Bottom Line: Rare built a pirate sandbox that runs entirely on player-generated chaos, and after nearly a decade of free updates it's finally the game it always promised to be — provided you can stomach the grind and the occasional stranger who sinks your two-hour treasure haul out of pure spite.
The Gameplay Loop
Strip away the pirate dressing and Sea of Thieves runs on a beautifully cruel loop: earn loot, then try to keep it.
You accept a voyage from a Trading Company, sail to an island, solve a riddle or dig up a chest, and haul that chest back to an outpost to sell. Simple. Except loot has no value until it's sold, and it only sells at an outpost, and the entire ocean between you and that outpost is populated by people who would love to take it. Your treasure is never yours—it's a liability you're carrying across a battlefield. That single design decision is the engine that makes everything else turn. It converts a chore (fetch item, return item) into a high-stakes gauntlet where the tension climbs with every chest you stack on the deck.

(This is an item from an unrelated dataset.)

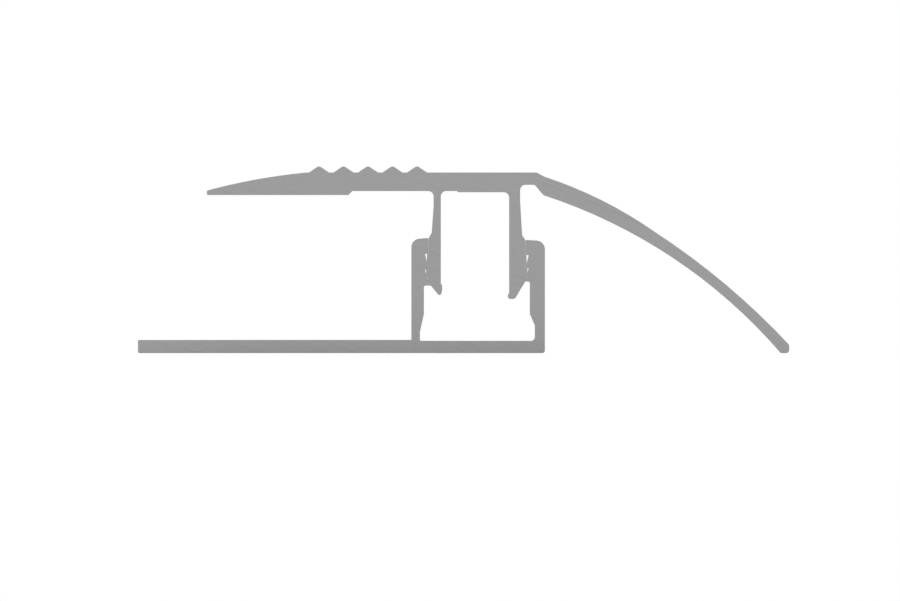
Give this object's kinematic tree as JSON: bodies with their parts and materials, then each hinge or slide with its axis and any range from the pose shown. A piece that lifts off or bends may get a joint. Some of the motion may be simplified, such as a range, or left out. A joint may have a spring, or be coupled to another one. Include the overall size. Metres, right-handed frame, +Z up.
{
  "type": "floor ramp trim",
  "caption": "Two-piece aluminium floor trim: a screw-down base rail with toothed clip walls, and a snap-in cover with a ribbed lip for a raised floor and a curved ramp down to a lower one.",
  "frame": {"origin": "bottom centre of the bounding box, on the floor that the rail and the tip of the ramp stand on", "axes": "+Y along the trim, +X across it from the flange to the ramp, +Z up"},
  "size_m": [0.0492, 0.9, 0.0141],
  "materials": {
    "rail_aluminium": "mill finish, satin, with fine extrusion lines",
    "cover_aluminium": "anodised, satin, with fine extrusion lines"
  },
  "bodies": {
    "root": {"base_rail": "rail_aluminium", "cover_profile": "cover_aluminium"}
  },
  "joints": []
}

This is where the game earns its reputation. The best moments here aren't authored by Rare at all. They emerge. You spot a sloop limping toward the same outpost, holds visibly heavy with loot. Do you strike a deal? Do you open fire? Do you offer an alliance and knife them the second they let their guard down? The game doesn't answer these questions. You do, and so does the stranger on the other ship, and the collision of those two decisions produces stories no scripted quest could match.
Onboarding Friction
The flip side is real, and I won't soften it. Sea of Thieves has a punishing onboarding problem. The game explains almost nothing. New players routinely spend their first hour fighting the wind, the anchor, and the map table instead of the actual content. There's a steep gap between "I can technically sail" and "I can sail well enough to survive a fight," and the game does little to bridge it. Rare treats confusion as part of the adventure. For some, it is. For others, it's a wall.
The Grind and the Griefing
Two structural complaints follow the game everywhere, and both are legitimate.

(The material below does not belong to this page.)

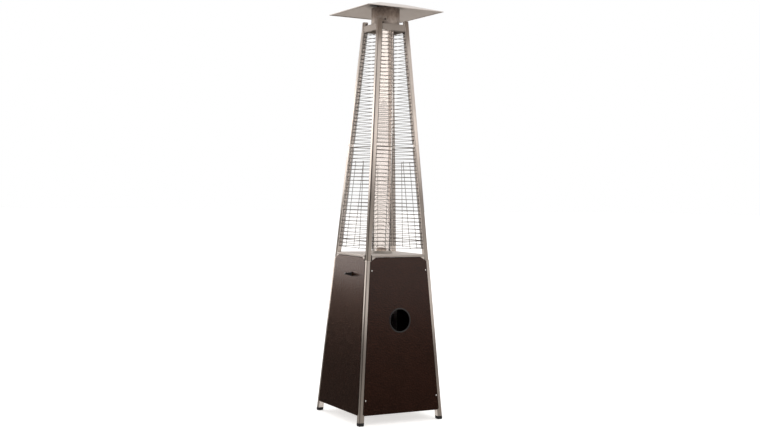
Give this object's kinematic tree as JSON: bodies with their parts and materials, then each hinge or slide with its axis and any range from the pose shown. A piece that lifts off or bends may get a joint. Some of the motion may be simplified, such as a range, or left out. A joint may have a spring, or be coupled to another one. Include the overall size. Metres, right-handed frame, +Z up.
{
  "type": "patio heater",
  "caption": "Four-sided tapering gas patio heater: bronze cabinet, wire guards round a central glass flame tube, and a square heat reflector on top.",
  "frame": {"origin": "centre of the square foot print, on the ground under the rubber feet", "axes": "+Z up along the flame tube; -Y is the front, which carries the gas control; +X is the side with the round hand hole; +Y is the side with the hinged door"},
  "size_m": [0.5198, 0.5198, 2.27],
  "materials": {
    "foot_rubber": "matt black moulded rubber",
    "post_steel": "warm satin stainless steel",
    "cabinet_bronze": "glossy hammered bronze powder coat",
    "stainless": "satin stainless steel",
    "heated_steel": "heat-browned stainless steel",
    "reflector_steel": "satin stainless steel",
    "wire_steel": "bright drawn wire",
    "clear_glass": "clear heat-proof glass",
    "seal_rubber": "matt silicone",
    "black_plastic": "satin black plastic",
    "brass": "machined brass",
    "die_cast": "die-cast, unpainted",
    "pipe_aluminium": "drawn tube",
    "copper": "bare copper",
    "ceramic": "white glazed insulator"
  },
  "bodies": {
    "frame": {"base_tray": "stainless", "burner_deck": "stainless", "burner_head": "heated_steel", "burner_mixer": "die_cast", "burner_plate": "stainless", "control_bracket": "stainless", "door_hinge_lower": "stainless", "door_hinge_upper": "stainless", "door_magnet": "black_plastic", "feed_pipe": "pipe_aluminium", "fixing_tray": "heated_steel", "flame_screen": "heated_steel", "foot_cap_front_left": "foot_rubber", "foot_cap_front_right": "foot_rubber", "foot_cap_rear_left": "foot_rubber", "foot_cap_rear_right": "foot_rubber", "front_panel": "cabinet_bronze", "gas_jet": "brass", "gas_valve": "die_cast", "glass_tube": "clear_glass", "hand_hole_ring": "black_plastic", "left_panel": "cabinet_bronze", "lower_guard_front": "wire_steel", "lower_guard_left": "wire_steel", "lower_guard_rear": "wire_steel", "lower_guard_right": "wire_steel", "lower_post_front_left": "post_steel", "lower_post_front_right": "post_steel", "lower_post_rear_left": "post_steel", "lower_post_rear_right": "post_steel", "pilot_burner": "brass", "pilot_pipe": "pipe_aluminium", "reflector": "reflector_steel", "reflector_nut_1": "stainless", "reflector_nut_2": "stainless", "reflector_nut_3": "stainless", "reflector_spider": "heated_steel", "right_panel": "cabinet_bronze", "spark_electrode": "ceramic", "thermocouple": "copper", "tip_switch": "black_plastic", "tube_collar": "stainless", "tube_seat": "seal_rubber", "upper_guard_front": "wire_steel", "upper_guard_left": "wire_steel", "upper_guard_rear": "wire_steel", "upper_guard_right": "wire_steel", "upper_post_front_left": "post_steel", "upper_post_front_right": "post_steel", "upper_post_rear_left": "post_steel", "upper_post_rear_right": "post_steel", "valve_inlet": "brass"},
    "door": {"rear_door": "cabinet_bronze"},
    "valve_push": {"push_collar": "stainless"},
    "knob": {"valve_spindle": "brass", "control_knob": "black_plastic"}
  },
  "joints": [
    {"name": "door_swing", "type": "hinge", "parent": "frame", "child": "door", "pos_m": [-0.20787, 0.22967, 0.469], "axis": [0.0743, -0.0743, 0.9945], "range_deg": [0, 110]},
    {"name": "knob_push", "type": "slide", "parent": "frame", "child": "valve_push", "axis": [0, 0.9972, -0.0745], "range_m": [0, 0.0035], "stiffness_N_per_m": 2500},
    {"name": "knob_turn", "type": "hinge", "parent": "valve_push", "child": "knob", "pos_m": [0.035, -0.20184, 0.788], "axis": [0, -0.9972, 0.0745], "range_deg": [0, 180]}
  ]
}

First, the grind. Cosmetic progression is slow, and because everything is cosmetic, some players find the reward loop hollow. You're not getting stronger. You're getting a nicer hat. Whether that's enough depends entirely on whether you play for the stuff or for the stories. If it's the stuff, you'll burn out.
Second, griefing. Because there's no matchmaking by intent, a chill treasure-hunting session can be ended by a sweaty PvP crew who sinks you for sport and takes nothing. When your ship goes down, so does everything in the hold. Losing two hours of loot to someone who then sails away without even looting it is the single most rage-inducing experience the game offers—and it happens. Rare's Safer Seas private-server option, added in a later season, is a meaningful concession here, letting solo and cautious players opt out of PvP for reduced payouts. It's the right call, even if purists grumbled.
Solo play deserves a specific mention. You can crew a sloop alone, and it's a tense, rewarding way to play. But an unlucky solo session—empty seas, no encounters, a long grind interrupted by a galleon that erases your night—can feel genuinely bleak. The game is at its best with a crew of friends on voice chat. It is at its worst alone and unlucky.